--- BEGIN ---

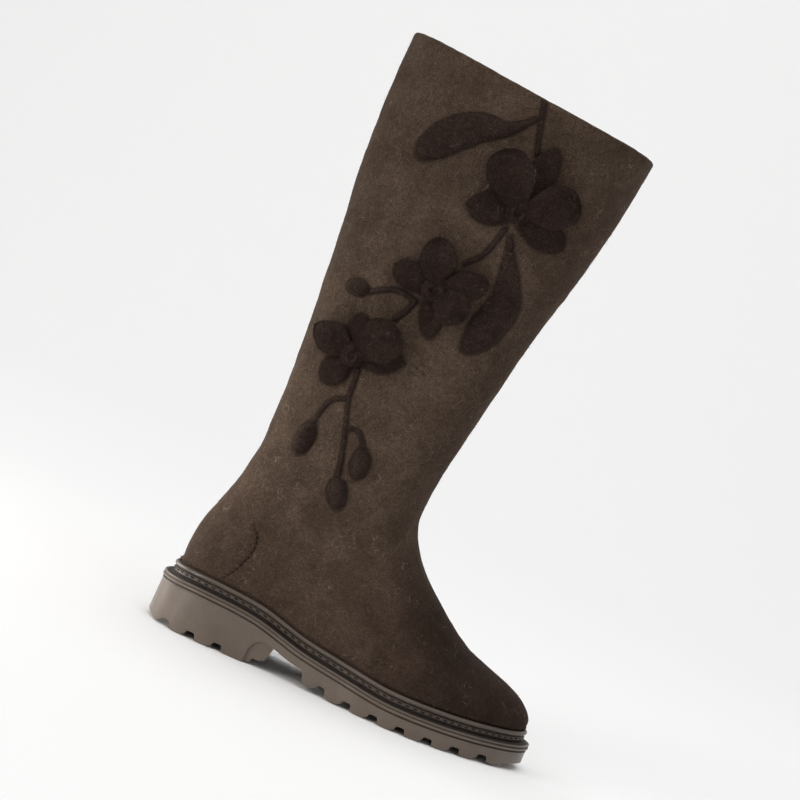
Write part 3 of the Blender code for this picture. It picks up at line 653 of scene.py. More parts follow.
def crease_depth(points):
    x, y, z = ((points - SHIFT) * 1000).T
    total = np.zeros(len(points))
    for cx, cz, turn, length, width, depth, side in CREASES:
        along, across = turned(x - cx, z - cz, -turn)
        bell = np.exp(-((along / length) ** 4) - (across / width) ** 2)
        if side:
            bell = bell * ease(0.5 - side * y / 16)
        total += depth * bell
    return total / 1000


# The heel patch's seam, up from the welt, as x and height in millimetres
COUNTER = [(41.0, 45.5), (45.5, 52.5), (49.5, 60.0), (52.0, 68.0), (52.4, 75.0), (50.0, 81.0), (45.5, 86.0)]

# Unevenness of the felt's outer face: a height and the size of the lumps
UNEVEN = ((0.00030, 0.017), (0.00022, 0.0075), (0.00015, 0.0036))


def counter_line(count):
    """Points of the heel patch's seam, with the angle and level of each."""
    table = [(i, x / 1000, z / 1000) for i, (x, z) in enumerate(COUNTER)]
    spots = np.array([smooth(table, i)[1:] for i in np.linspace(0, len(COUNTER) - 1, count)])
    return side_place(spots[:, 0], spots[:, 1])


def seam_distance(points):
    """How far points are from the heel patch's seam. Those nowhere near it are given a metre."""
    angle, level = counter_line(120)
    seam = felt(level, angle)
    distance = np.full(len(points), 1.0)
    close = (np.abs(points[:, 0] - seam[:, 0].mean()) < 0.02) & (points[:, 1] < 0)
    distance[close] = np.linalg.norm(points[close][:, None] - seam[None], axis=2).min(axis=1)
    return distance


def felt_painted_shade(points, around, from_seam):
    """How much painted shade the felt's outer face gets: low on the boot, at the toe, the front, the heel and
    the seam.
    """
    x, z = points[:, 0] - SHIFT[0], points[:, 2]
    low = ease((0.125 - z) / 0.075)
    toe = ease((x - 0.10) / 0.13) * ease((0.13 - z) / 0.05)
    front = ease((around - 0.72) / 0.28)
    heel = ease((0.07 - x) / 0.05) * low
    seam = 0.75 * np.exp(-((from_seam / 0.0011) ** 2))
    return np.maximum(np.clip(0.30 * low + 0.62 * toe + 0.26 * front + 0.16 * heel, 0, 0.90), seam)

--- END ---

- **Given exercise**: Print only the lines that run from the start of the listing to the line bearing "81.0), (45.5, 86.0)]"; please keep the first line and that last one, exactly as they appear.

- **Response to the exercise**:
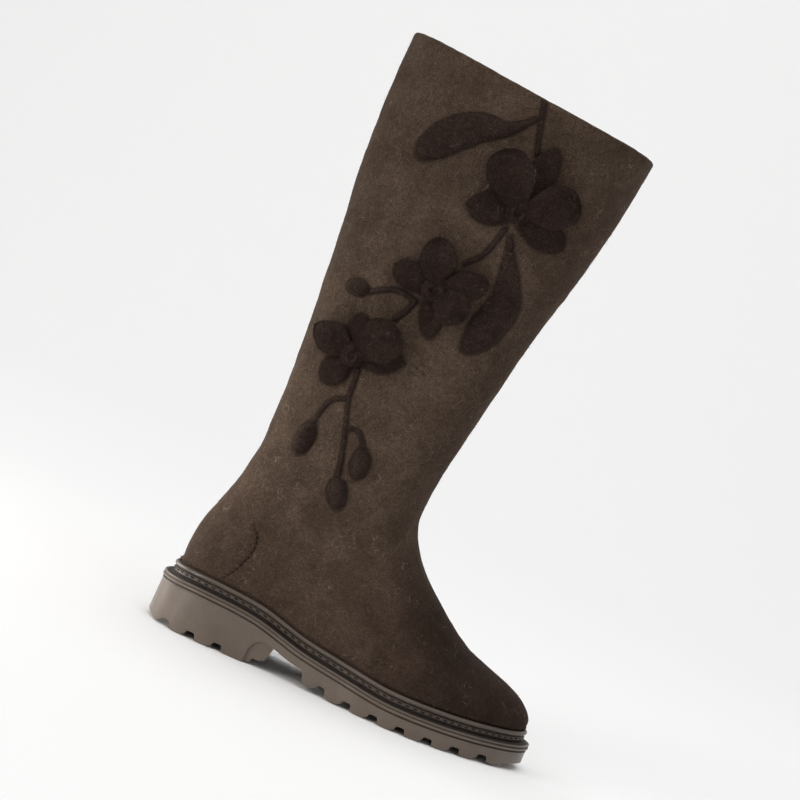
Write part 3 of the Blender code for this picture. It picks up at line 653 of scene.py. More parts follow.
def crease_depth(points):
    x, y, z = ((points - SHIFT) * 1000).T
    total = np.zeros(len(points))
    for cx, cz, turn, length, width, depth, side in CREASES:
        along, across = turned(x - cx, z - cz, -turn)
        bell = np.exp(-((along / length) ** 4) - (across / width) ** 2)
        if side:
            bell = bell * ease(0.5 - side * y / 16)
        total += depth * bell
    return total / 1000


# The heel patch's seam, up from the welt, as x and height in millimetres
COUNTER = [(41.0, 45.5), (45.5, 52.5), (49.5, 60.0), (52.0, 68.0), (52.4, 75.0), (50.0, 81.0), (45.5, 86.0)]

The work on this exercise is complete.